Permanence for expanded, increased ACA marketplace subsidies. ARPA’s two-year (2021 and 2022) expansion and increase of subsidies for ACA marketplace coverage would be made permanent under the plan. The administration estimates that making these changes permanent would help 4 million uninsured people gain coverage and reduce insurance costs for 9 million others. The plan, like ARPA, makes no changes to the ACA’s employer shared-responsibility requirements.

Tax increases proposed. Financing for the plan would come in part from tax increases on upper-income households and increased IRS enforcement of tax compliance. The top marginal income tax rate would increase from 37 percent to 39.6 percent (for 2020, this rate applies to individual single taxpayers with incomes greater than $518,400 ($622,050 for married couples filing jointly). The capital gains tax rate paid by millionaires would increase from 20 percent to 39.6 percent, matching the rate to be paid on ordinary income. The proposal would also require a capital gains tax on the increase in value (or “stepped up” basis) of inherited assets since the decedent first purchased them, though certain exemptions would apply.

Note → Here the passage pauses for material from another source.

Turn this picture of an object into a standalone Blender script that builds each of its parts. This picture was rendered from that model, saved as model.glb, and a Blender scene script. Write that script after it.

Tough fight ahead in Congress. Passing the president’s plan in a sharply divided Congress promises to be an uphill climb. There has been no sign of bipartisan support for its proposals, and Democrats are planning to use the budget reconciliation process that would skirt the risk of a Republican filibuster in the Senate. Under the reconciliation process, however, Democrats face daunting procedural challenges as well as a big political test in unifying the party with no votes to spare in the 50-50 Senate.